### PROBLEM STATEMENT
Repeat the material exactly, every line of it.

+ + + +

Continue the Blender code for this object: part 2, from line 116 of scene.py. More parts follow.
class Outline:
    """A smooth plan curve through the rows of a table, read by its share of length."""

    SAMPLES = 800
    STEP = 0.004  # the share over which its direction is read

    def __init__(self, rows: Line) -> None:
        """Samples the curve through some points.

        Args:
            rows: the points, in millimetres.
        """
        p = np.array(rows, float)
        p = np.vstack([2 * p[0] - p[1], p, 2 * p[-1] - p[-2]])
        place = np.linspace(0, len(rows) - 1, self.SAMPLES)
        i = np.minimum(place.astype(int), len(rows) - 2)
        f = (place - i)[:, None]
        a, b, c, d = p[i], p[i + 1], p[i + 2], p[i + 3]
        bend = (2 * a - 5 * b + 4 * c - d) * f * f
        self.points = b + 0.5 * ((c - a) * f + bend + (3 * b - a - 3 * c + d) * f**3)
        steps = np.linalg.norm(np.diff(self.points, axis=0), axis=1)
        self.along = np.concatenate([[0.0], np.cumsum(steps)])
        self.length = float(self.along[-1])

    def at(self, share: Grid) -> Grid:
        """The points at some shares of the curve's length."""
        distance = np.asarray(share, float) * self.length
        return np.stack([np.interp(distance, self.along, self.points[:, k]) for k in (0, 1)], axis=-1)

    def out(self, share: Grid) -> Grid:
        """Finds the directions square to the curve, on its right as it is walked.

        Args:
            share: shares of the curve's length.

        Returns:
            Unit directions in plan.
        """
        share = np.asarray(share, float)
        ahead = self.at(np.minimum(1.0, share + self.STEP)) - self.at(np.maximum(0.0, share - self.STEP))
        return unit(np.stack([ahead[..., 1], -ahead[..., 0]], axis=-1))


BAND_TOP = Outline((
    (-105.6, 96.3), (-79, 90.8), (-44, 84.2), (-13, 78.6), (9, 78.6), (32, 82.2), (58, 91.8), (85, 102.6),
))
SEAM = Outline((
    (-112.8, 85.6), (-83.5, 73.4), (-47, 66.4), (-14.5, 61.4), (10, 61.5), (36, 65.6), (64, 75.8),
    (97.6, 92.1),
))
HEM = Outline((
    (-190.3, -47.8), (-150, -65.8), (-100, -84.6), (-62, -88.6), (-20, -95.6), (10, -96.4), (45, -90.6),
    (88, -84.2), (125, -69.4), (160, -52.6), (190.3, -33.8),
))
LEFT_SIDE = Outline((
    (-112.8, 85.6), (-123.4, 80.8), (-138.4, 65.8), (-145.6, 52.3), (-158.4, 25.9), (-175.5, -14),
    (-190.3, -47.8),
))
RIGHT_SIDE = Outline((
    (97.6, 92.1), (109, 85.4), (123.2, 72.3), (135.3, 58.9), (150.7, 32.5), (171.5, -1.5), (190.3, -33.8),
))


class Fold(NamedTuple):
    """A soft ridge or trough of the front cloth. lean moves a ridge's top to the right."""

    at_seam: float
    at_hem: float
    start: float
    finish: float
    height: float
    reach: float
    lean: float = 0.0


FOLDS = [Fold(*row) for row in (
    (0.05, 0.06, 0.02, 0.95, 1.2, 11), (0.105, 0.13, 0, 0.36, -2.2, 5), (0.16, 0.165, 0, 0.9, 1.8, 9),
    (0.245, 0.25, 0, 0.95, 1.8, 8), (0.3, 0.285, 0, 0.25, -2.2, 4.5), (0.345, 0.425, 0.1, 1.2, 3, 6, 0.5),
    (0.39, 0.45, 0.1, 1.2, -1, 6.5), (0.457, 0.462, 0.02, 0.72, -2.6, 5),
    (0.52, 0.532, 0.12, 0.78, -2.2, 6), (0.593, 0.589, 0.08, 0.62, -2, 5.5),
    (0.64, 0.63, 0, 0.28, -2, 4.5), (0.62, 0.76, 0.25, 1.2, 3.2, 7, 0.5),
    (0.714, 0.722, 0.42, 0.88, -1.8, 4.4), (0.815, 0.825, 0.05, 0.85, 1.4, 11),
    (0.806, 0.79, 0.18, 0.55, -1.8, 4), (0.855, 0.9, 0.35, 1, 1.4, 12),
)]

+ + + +

### RESULT FOR THIS TASK
Continue the Blender code for this object: part 2, from line 116 of scene.py. More parts follow.
class Outline:
    """A smooth plan curve through the rows of a table, read by its share of length."""

    SAMPLES = 800
    STEP = 0.004  # the share over which its direction is read

    def __init__(self, rows: Line) -> None:
        """Samples the curve through some points.

        Args:
            rows: the points, in millimetres.
        """
        p = np.array(rows, float)
        p = np.vstack([2 * p[0] - p[1], p, 2 * p[-1] - p[-2]])
        place = np.linspace(0, len(rows) - 1, self.SAMPLES)
        i = np.minimum(place.astype(int), len(rows) - 2)
        f = (place - i)[:, None]
        a, b, c, d = p[i], p[i + 1], p[i + 2], p[i + 3]
        bend = (2 * a - 5 * b + 4 * c - d) * f * f
        self.points = b + 0.5 * ((c - a) * f + bend + (3 * b - a - 3 * c + d) * f**3)
        steps = np.linalg.norm(np.diff(self.points, axis=0), axis=1)
        self.along = np.concatenate([[0.0], np.cumsum(steps)])
        self.length = float(self.along[-1])

    def at(self, share: Grid) -> Grid:
        """The points at some shares of the curve's length."""
        distance = np.asarray(share, float) * self.length
        return np.stack([np.interp(distance, self.along, self.points[:, k]) for k in (0, 1)], axis=-1)

    def out(self, share: Grid) -> Grid:
        """Finds the directions square to the curve, on its right as it is walked.

        Args:
            share: shares of the curve's length.

        Returns:
            Unit directions in plan.
        """
        share = np.asarray(share, float)
        ahead = self.at(np.minimum(1.0, share + self.STEP)) - self.at(np.maximum(0.0, share - self.STEP))
        return unit(np.stack([ahead[..., 1], -ahead[..., 0]], axis=-1))


BAND_TOP = Outline((
    (-105.6, 96.3), (-79, 90.8), (-44, 84.2), (-13, 78.6), (9, 78.6), (32, 82.2), (58, 91.8), (85, 102.6),
))
SEAM = Outline((
    (-112.8, 85.6), (-83.5, 73.4), (-47, 66.4), (-14.5, 61.4), (10, 61.5), (36, 65.6), (64, 75.8),
    (97.6, 92.1),
))
HEM = Outline((
    (-190.3, -47.8), (-150, -65.8), (-100, -84.6), (-62, -88.6), (-20, -95.6), (10, -96.4), (45, -90.6),
    (88, -84.2), (125, -69.4), (160, -52.6), (190.3, -33.8),
))
LEFT_SIDE = Outline((
    (-112.8, 85.6), (-123.4, 80.8), (-138.4, 65.8), (-145.6, 52.3), (-158.4, 25.9), (-175.5, -14),
    (-190.3, -47.8),
))
RIGHT_SIDE = Outline((
    (97.6, 92.1), (109, 85.4), (123.2, 72.3), (135.3, 58.9), (150.7, 32.5), (171.5, -1.5), (190.3, -33.8),
))


class Fold(NamedTuple):
    """A soft ridge or trough of the front cloth. lean moves a ridge's top to the right."""

    at_seam: float
    at_hem: float
    start: float
    finish: float
    height: float
    reach: float
    lean: float = 0.0


FOLDS = [Fold(*row) for row in (
    (0.05, 0.06, 0.02, 0.95, 1.2, 11), (0.105, 0.13, 0, 0.36, -2.2, 5), (0.16, 0.165, 0, 0.9, 1.8, 9),
    (0.245, 0.25, 0, 0.95, 1.8, 8), (0.3, 0.285, 0, 0.25, -2.2, 4.5), (0.345, 0.425, 0.1, 1.2, 3, 6, 0.5),
    (0.39, 0.45, 0.1, 1.2, -1, 6.5), (0.457, 0.462, 0.02, 0.72, -2.6, 5),
    (0.52, 0.532, 0.12, 0.78, -2.2, 6), (0.593, 0.589, 0.08, 0.62, -2, 5.5),
    (0.64, 0.63, 0, 0.28, -2, 4.5), (0.62, 0.76, 0.25, 1.2, 3.2, 7, 0.5),
    (0.714, 0.722, 0.42, 0.88, -1.8, 4.4), (0.815, 0.825, 0.05, 0.85, 1.4, 11),
    (0.806, 0.79, 0.18, 0.55, -1.8, 4), (0.855, 0.9, 0.35, 1, 1.4, 12),
)]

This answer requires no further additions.